Le elezioni erano inizialmente previste per il 14 febbraio ma – ufficialmente a causa dell’offensiva di Boko Haram, che rende difficile votare nelle regioni del nord – il voto è stato posticipato al 28 marzo. Queste settimane dovrebbero servire al presidente Jonathan per riprendere il controllo della situazione al nord, dimostrando al contempo l’efficacia delle proprie iniziative militari. È però assai improbabile che l’esercito nigeriano riesca, in sei settimane, dove ha mancato in quattro anni. Non solo, il rapporto di Jonathan con l’esercito non è dei migliori: Jonathan è il primo presidente che non proviene da ambienti militari e ha approfittato dei fallimenti nella repressione di Boko Haram per sostituire alcuni alti papaveri dell’esercito con uomini a lui fedeli. L’esercito si trova così attraversato da conflitti, disunito e scoraggiato, incapace di porre un freno all’offensiva jihadista. L’unica speranza di Jonathan è la coalizione messa in piedi nelle ultime settimane a seguito di un appello, disperato, del presidente ai suoi partner africani. Ha risposto il Ciad, mettendosi alla guida di una alleanza che ha dimostrato sul campo propria la superiorità militare: nel giro di pochi giorni Boko Haram è stato scacciato da Gambaru e Ngala, due importanti snodi commerciali al confine fra Nigeria e Camerun. Quello del Ciad è un aiuto interessato che ha, alle spalle, Parigi e il disegno francese di allargare la propria sfera di influenza anche su aree tradizionalmente non appartenenti alla francophonie, come la Nigeria. La presenza di Goodluck Jonathan a Parigi, in occasione della marcia in memoria delle vittime dell’attentato al giornale satirico Charlie Hebdo, va vista come un “tributo” offerto dal presidente nigeriano alla Francia che, dopo la guerra in Mali, supporta indirettamente la Nigeria nella lotta contro Boko Haram.

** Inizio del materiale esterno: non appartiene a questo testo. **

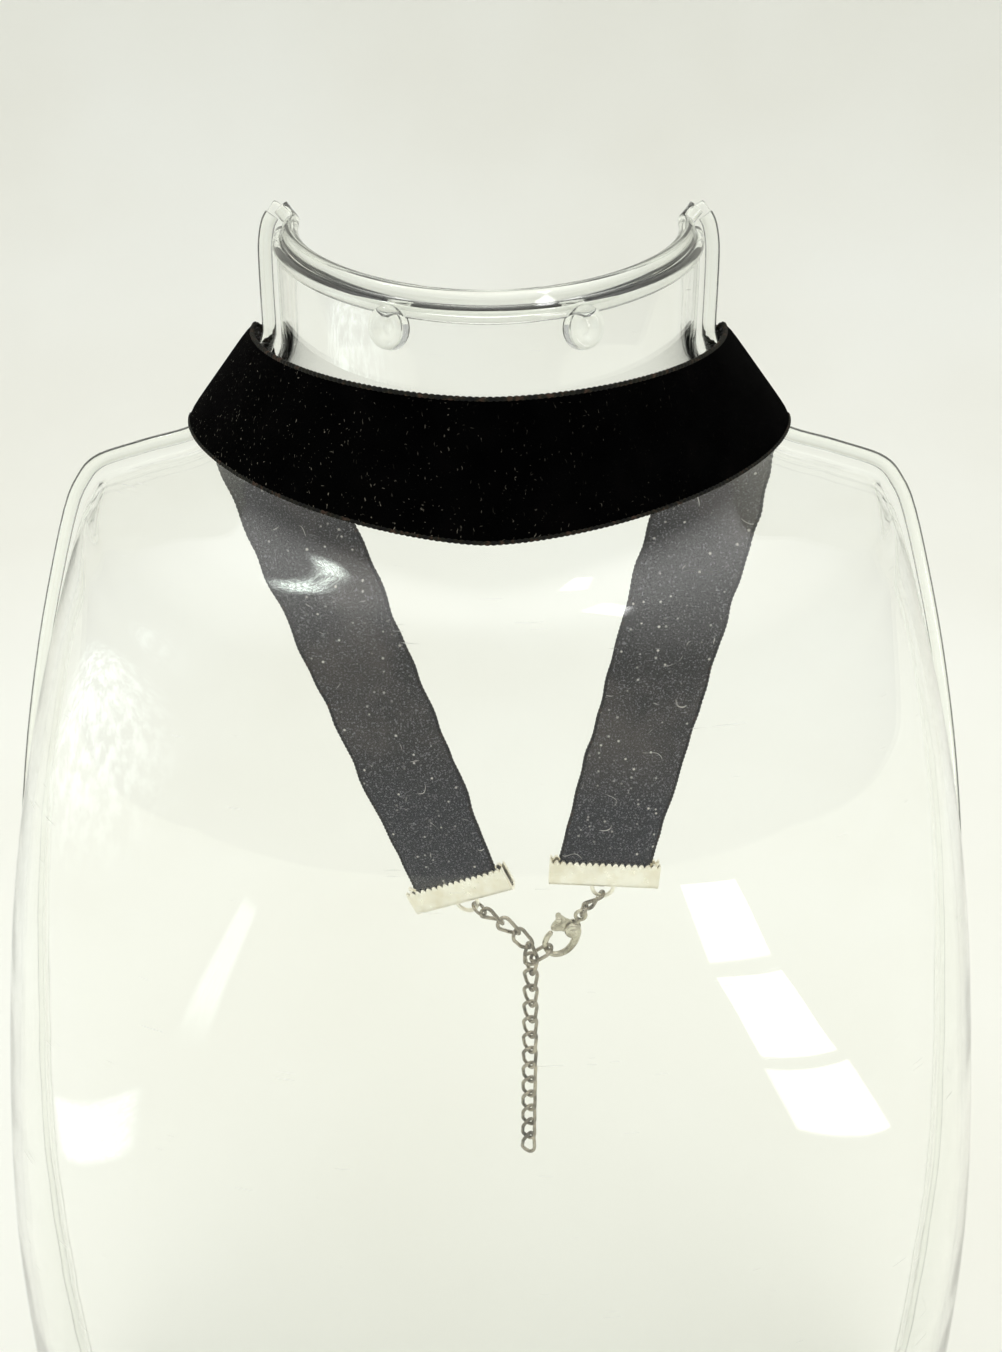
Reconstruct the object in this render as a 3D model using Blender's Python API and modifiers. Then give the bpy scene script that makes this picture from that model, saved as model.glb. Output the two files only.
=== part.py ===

Il rivale, Muhammadu Buhari

Buhari, musulmano del nord, si era mostrato condiscendente con le richieste di Boko di introdurre la shari’a nelle regioni settentrionali. I suoi oppositori lo indicano come una quinta colonna del jihadismo mentre i suoi sostenitori ricordano il suo pugno duro contro i nemici dello stato all’epoca del suo precedente mandato presidenziale (1983-1985). Ma Buhari va ricordato anche per altro. Dall’alto dei suoi 72 anni è stato implicato nel colpo di Stato che portò Yakubu Gowon al potere nel lontano 1966, ricordato per il pugno duro contro gli oppositori politici (che lui chiamava “nemici dello stato”), si è poi candidato alla carica di presidente nel 2003 (sfidando Obasanjo), 2007 (sfidando Umaru Yar’Adua) e 2011 (sfidando per la prima volta Goodluck Jonathan), sempre senza successo. In queste nuove elezioni, però, una nuova sconfitta non pare scontata, anzi. E se le sue quotazioni sono così in rialzo si deve soprattutto all’incapacità di Goodluck Jonathan che, oltre al già citato fallimento contro Boko Haram, è responsabile anche di una situazione economica difficile, con disparità sociali interne enormi tra un sud ricco e un nord povero. Non a caso le regioni più povere sono quelle nord-orientali, controllate da Boko Haram. La Nigeria è la “locomotiva d’Africa”, ma il rischio è che la locomotiva deragli.